Task prompt: Make an exact copy of all the data.

Information shown:
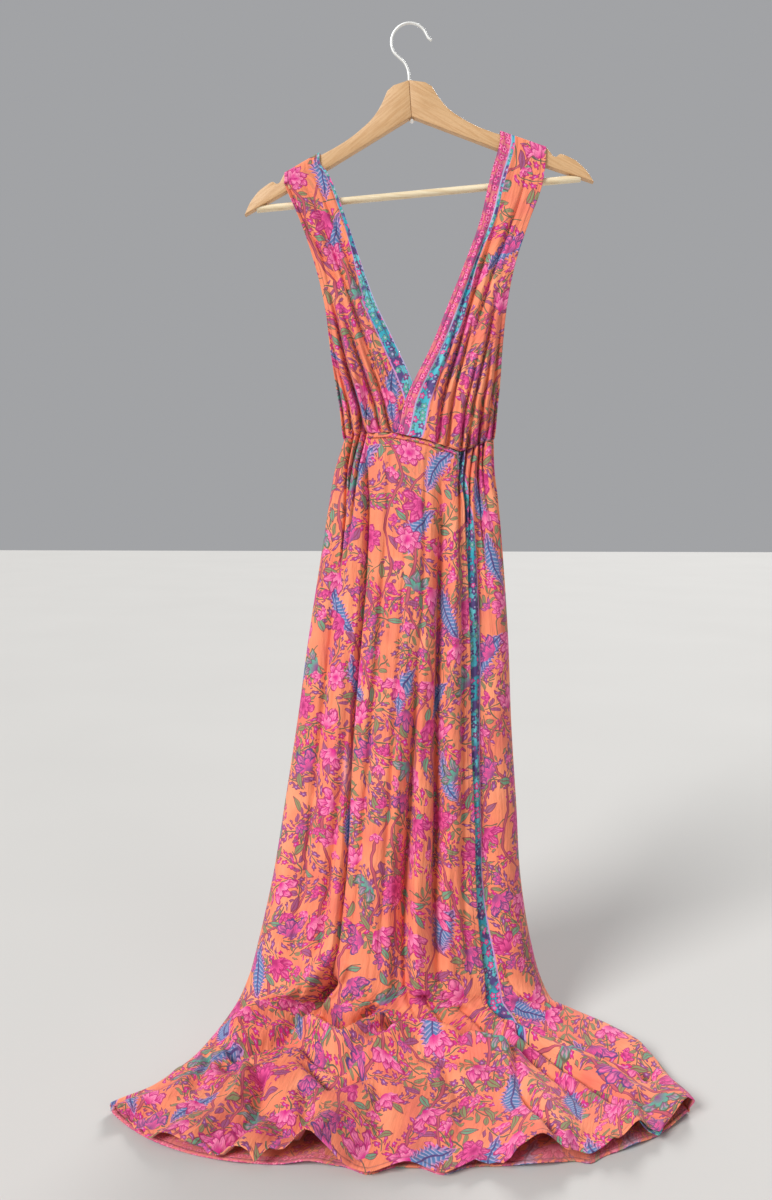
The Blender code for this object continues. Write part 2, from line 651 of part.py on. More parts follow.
def make_arm(name, hand, collection):
    """One wooden arm: its outline as a filled 2D curve, pushed out to the arm's depth."""
    half_gap = ARM_SPLIT_GAP / 2.0
    outline = [(max(x, half_gap), z) for x, z in ARM_TOP + ARM_UNDER]
    curve = bpy.data.curves.new(name + "_outline", "CURVE")
    curve.dimensions = "2D"
    curve.fill_mode = "BOTH"
    curve.extrude = ARM_DEPTH / 2.0 - ARM_EDGE_ROUND
    curve.bevel_depth = ARM_EDGE_ROUND
    curve.bevel_resolution = 1
    curve.offset = -ARM_EDGE_ROUND
    line = curve.splines.new("POLY")
    line.points.add(len(outline) - 1)
    for spot, (across, up) in zip(line.points, outline):
        spot.co = (*hanger_point(hand * across, up), 0.0, 1.0)
    line.use_cyclic_u = True
    bm = solid_of_curve(curve, Matrix.Rotation(math.pi / 2.0, 4, "X"), collection)
    made = place(name, bm, "wood", collection)
    made.data.set_sharp_from_angle(angle=math.radians(35))
    return made


def make_hanger(collection, helpers):
    arms = [make_arm("hanger_arm_left", -1, collection), make_arm("hanger_arm_right", 1, collection)]
    ends = [(-BAR_HALF_LENGTH, -BAR_DROP), (BAR_HALF_LENGTH, -BAR_DROP)]
    wire("hanger_bar", hanger_line(ends), BAR_RADIUS, "dowel", collection, sides=4)
    reach = BAR_HALF_LENGTH + CLEARANCE
    sockets = [(-reach, -BAR_DROP), (reach, -BAR_DROP)]
    stem = [(0.0, -0.13), (0.0, -0.06)]
    for arm in arms:
        bore = wire(arm.name + "_socket", hanger_line(sockets), BAR_RADIUS + CLEARANCE, "wood", collection, 4)
        cut(arm, bore, helpers)
        bore = wire(arm.name + "_bore", hanger_line(stem), WIRE_RADIUS + CLEARANCE, "wood", collection, 2)
        cut(arm, bore, helpers)
    line = list(HOOK_STEM)
    start, end = math.radians(202), math.radians(22)
    for step in range(15):
        angle = start + (end - start) * step / 14
        across = HOOK_CENTRE[0] + HOOK_RADIUS * math.cos(angle)
        line.append((across, HOOK_CENTRE[1] + HOOK_RADIUS * math.sin(angle)))
    line += list(HOOK_TIP)
    hook = wire("hanger_hook", hanger_line(line), WIRE_RADIUS, "steel", collection, sides=2)
    bm = bmesh.new()
    bmesh.ops.create_uvsphere(bm, u_segments=10, v_segments=6, radius=HOOK_HEAD_RADIUS)
    x, z = hanger_point(0.0, -0.1160 - HOOK_HEAD_RADIUS - CLEARANCE)
    bmesh.ops.translate(bm, verts=bm.verts, vec=(x, 0.0, z))
    head = place("hook_head", bm, "steel", collection)
    cut(hook, head, helpers, "UNION")


def make_piping(collection):
    """The narrow folded band laid on the skirt's flat front just under the waist seam."""
    share = np.linspace(FLAT_LEFT + 0.03, FLAT_RIGHT - 0.03, 19)
    drop = np.full(share.shape, PIPING_DROP)
    normal = outward(skirt_base, share, drop, 1)
    out = CLOTH / 2.0 + PIPING_RADIUS + CLEARANCE
    points = skirt_front_surface(share, drop) + normal * out
    wire("waist_piping", points.tolist(), PIPING_RADIUS, "print", collection, sides=1)


def main():
    for old in list(bpy.data.objects):
        bpy.data.objects.remove(old)
    parts = bpy.data.collections.new("maxi_dress")
    helpers = bpy.data.collections.new("cutters")
    for made in (parts, helpers):
        bpy.context.scene.collection.children.link(made)
    make_skirt(parts)
    make_bodice(parts)
    make_piping(parts)
    make_hanger(parts, helpers)


main()
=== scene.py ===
"""The finished look of a wrap-front maxi dress on its wooden hanger.

The dress is drawn as thin shells on the same lines as its solids: metres, +X to the viewer's
right, +Y away from the viewer, +Z up, with the origin inside the top of the hook.
"""

import math
from collections import namedtuple

import bmesh
import bpy
import numpy as np
from bpy.props import FloatProperty, FloatVectorProperty, IntProperty, PointerProperty
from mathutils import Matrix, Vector


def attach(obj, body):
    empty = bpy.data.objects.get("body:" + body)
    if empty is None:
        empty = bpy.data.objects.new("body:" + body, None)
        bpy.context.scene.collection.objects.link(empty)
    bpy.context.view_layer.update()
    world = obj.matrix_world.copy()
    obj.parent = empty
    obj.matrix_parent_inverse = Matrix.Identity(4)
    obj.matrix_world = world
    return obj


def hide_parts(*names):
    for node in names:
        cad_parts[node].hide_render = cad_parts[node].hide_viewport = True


bl_info = {
    "name": "Wrap-front maxi dress",
    "version": (1, 0, 0),
    "blender": (4, 5, 0),
    "location": "View3D > Sidebar > Dress",
    "description": "Builds a printed wrap-front maxi dress on a wooden hanger",
    "category": "Object",
}

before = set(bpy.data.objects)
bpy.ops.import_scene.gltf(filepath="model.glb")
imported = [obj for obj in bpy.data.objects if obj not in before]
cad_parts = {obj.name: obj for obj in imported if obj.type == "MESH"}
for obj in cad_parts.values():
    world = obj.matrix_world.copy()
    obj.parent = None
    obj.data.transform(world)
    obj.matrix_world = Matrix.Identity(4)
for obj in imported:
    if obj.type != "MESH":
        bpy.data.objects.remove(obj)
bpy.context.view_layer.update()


def rows(kind, *values):
    """A table whose rows have named columns."""
    return tuple(kind(*row) for row in values)


# Lines of the garment, the same as those of its solids
FLOOR_Z = -1.3095
SKIRT_LENGTH = 1.045
SEAM_GAP = 0.0006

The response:
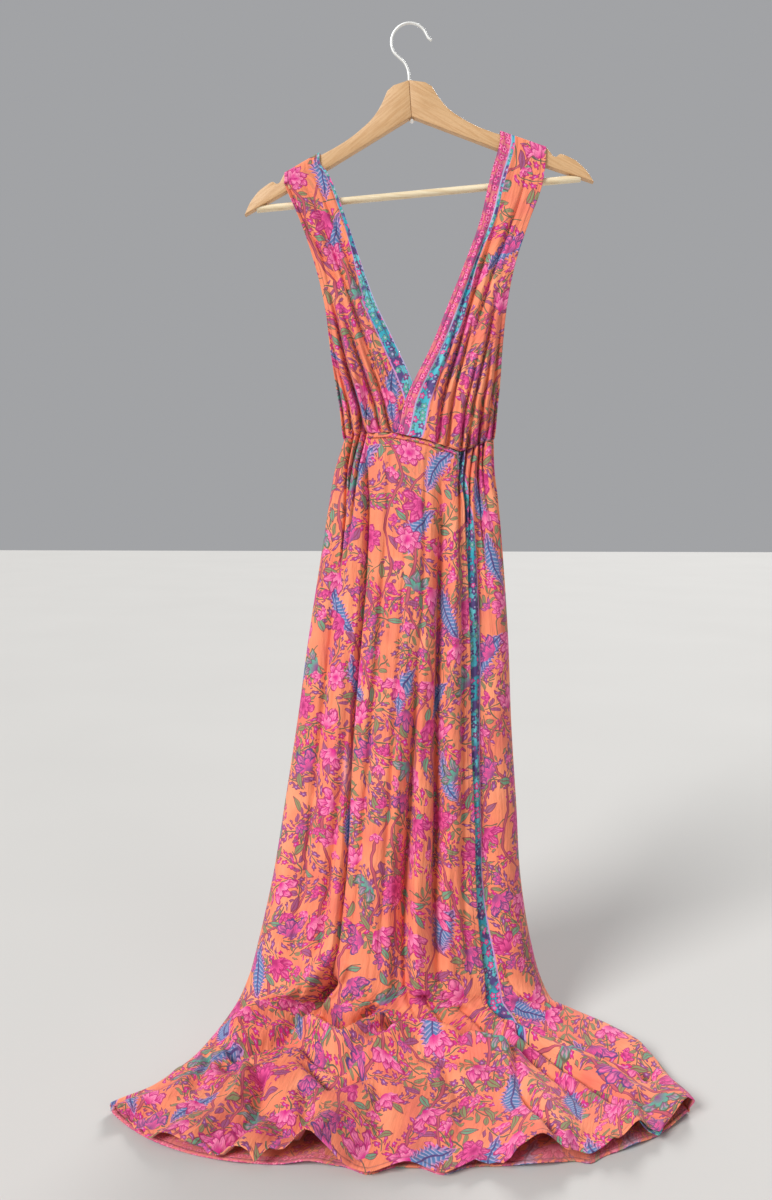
The Blender code for this object continues. Write part 2, from line 651 of part.py on. More parts follow.
def make_arm(name, hand, collection):
    """One wooden arm: its outline as a filled 2D curve, pushed out to the arm's depth."""
    half_gap = ARM_SPLIT_GAP / 2.0
    outline = [(max(x, half_gap), z) for x, z in ARM_TOP + ARM_UNDER]
    curve = bpy.data.curves.new(name + "_outline", "CURVE")
    curve.dimensions = "2D"
    curve.fill_mode = "BOTH"
    curve.extrude = ARM_DEPTH / 2.0 - ARM_EDGE_ROUND
    curve.bevel_depth = ARM_EDGE_ROUND
    curve.bevel_resolution = 1
    curve.offset = -ARM_EDGE_ROUND
    line = curve.splines.new("POLY")
    line.points.add(len(outline) - 1)
    for spot, (across, up) in zip(line.points, outline):
        spot.co = (*hanger_point(hand * across, up), 0.0, 1.0)
    line.use_cyclic_u = True
    bm = solid_of_curve(curve, Matrix.Rotation(math.pi / 2.0, 4, "X"), collection)
    made = place(name, bm, "wood", collection)
    made.data.set_sharp_from_angle(angle=math.radians(35))
    return made


def make_hanger(collection, helpers):
    arms = [make_arm("hanger_arm_left", -1, collection), make_arm("hanger_arm_right", 1, collection)]
    ends = [(-BAR_HALF_LENGTH, -BAR_DROP), (BAR_HALF_LENGTH, -BAR_DROP)]
    wire("hanger_bar", hanger_line(ends), BAR_RADIUS, "dowel", collection, sides=4)
    reach = BAR_HALF_LENGTH + CLEARANCE
    sockets = [(-reach, -BAR_DROP), (reach, -BAR_DROP)]
    stem = [(0.0, -0.13), (0.0, -0.06)]
    for arm in arms:
        bore = wire(arm.name + "_socket", hanger_line(sockets), BAR_RADIUS + CLEARANCE, "wood", collection, 4)
        cut(arm, bore, helpers)
        bore = wire(arm.name + "_bore", hanger_line(stem), WIRE_RADIUS + CLEARANCE, "wood", collection, 2)
        cut(arm, bore, helpers)
    line = list(HOOK_STEM)
    start, end = math.radians(202), math.radians(22)
    for step in range(15):
        angle = start + (end - start) * step / 14
        across = HOOK_CENTRE[0] + HOOK_RADIUS * math.cos(angle)
        line.append((across, HOOK_CENTRE[1] + HOOK_RADIUS * math.sin(angle)))
    line += list(HOOK_TIP)
    hook = wire("hanger_hook", hanger_line(line), WIRE_RADIUS, "steel", collection, sides=2)
    bm = bmesh.new()
    bmesh.ops.create_uvsphere(bm, u_segments=10, v_segments=6, radius=HOOK_HEAD_RADIUS)
    x, z = hanger_point(0.0, -0.1160 - HOOK_HEAD_RADIUS - CLEARANCE)
    bmesh.ops.translate(bm, verts=bm.verts, vec=(x, 0.0, z))
    head = place("hook_head", bm, "steel", collection)
    cut(hook, head, helpers, "UNION")


def make_piping(collection):
    """The narrow folded band laid on the skirt's flat front just under the waist seam."""
    share = np.linspace(FLAT_LEFT + 0.03, FLAT_RIGHT - 0.03, 19)
    drop = np.full(share.shape, PIPING_DROP)
    normal = outward(skirt_base, share, drop, 1)
    out = CLOTH / 2.0 + PIPING_RADIUS + CLEARANCE
    points = skirt_front_surface(share, drop) + normal * out
    wire("waist_piping", points.tolist(), PIPING_RADIUS, "print", collection, sides=1)


def main():
    for old in list(bpy.data.objects):
        bpy.data.objects.remove(old)
    parts = bpy.data.collections.new("maxi_dress")
    helpers = bpy.data.collections.new("cutters")
    for made in (parts, helpers):
        bpy.context.scene.collection.children.link(made)
    make_skirt(parts)
    make_bodice(parts)
    make_piping(parts)
    make_hanger(parts, helpers)


main()
=== scene.py ===
"""The finished look of a wrap-front maxi dress on its wooden hanger.

The dress is drawn as thin shells on the same lines as its solids: metres, +X to the viewer's
right, +Y away from the viewer, +Z up, with the origin inside the top of the hook.
"""

import math
from collections import namedtuple

import bmesh
import bpy
import numpy as np
from bpy.props import FloatProperty, FloatVectorProperty, IntProperty, PointerProperty
from mathutils import Matrix, Vector


def attach(obj, body):
    empty = bpy.data.objects.get("body:" + body)
    if empty is None:
        empty = bpy.data.objects.new("body:" + body, None)
        bpy.context.scene.collection.objects.link(empty)
    bpy.context.view_layer.update()
    world = obj.matrix_world.copy()
    obj.parent = empty
    obj.matrix_parent_inverse = Matrix.Identity(4)
    obj.matrix_world = world
    return obj


def hide_parts(*names):
    for node in names:
        cad_parts[node].hide_render = cad_parts[node].hide_viewport = True


bl_info = {
    "name": "Wrap-front maxi dress",
    "version": (1, 0, 0),
    "blender": (4, 5, 0),
    "location": "View3D > Sidebar > Dress",
    "description": "Builds a printed wrap-front maxi dress on a wooden hanger",
    "category": "Object",
}

before = set(bpy.data.objects)
bpy.ops.import_scene.gltf(filepath="model.glb")
imported = [obj for obj in bpy.data.objects if obj not in before]
cad_parts = {obj.name: obj for obj in imported if obj.type == "MESH"}
for obj in cad_parts.values():
    world = obj.matrix_world.copy()
    obj.parent = None
    obj.data.transform(world)
    obj.matrix_world = Matrix.Identity(4)
for obj in imported:
    if obj.type != "MESH":
        bpy.data.objects.remove(obj)
bpy.context.view_layer.update()


def rows(kind, *values):
    """A table whose rows have named columns."""
    return tuple(kind(*row) for row in values)


# Lines of the garment, the same as those of its solids
FLOOR_Z = -1.3095
SKIRT_LENGTH = 1.045
SEAM_GAP = 0.0006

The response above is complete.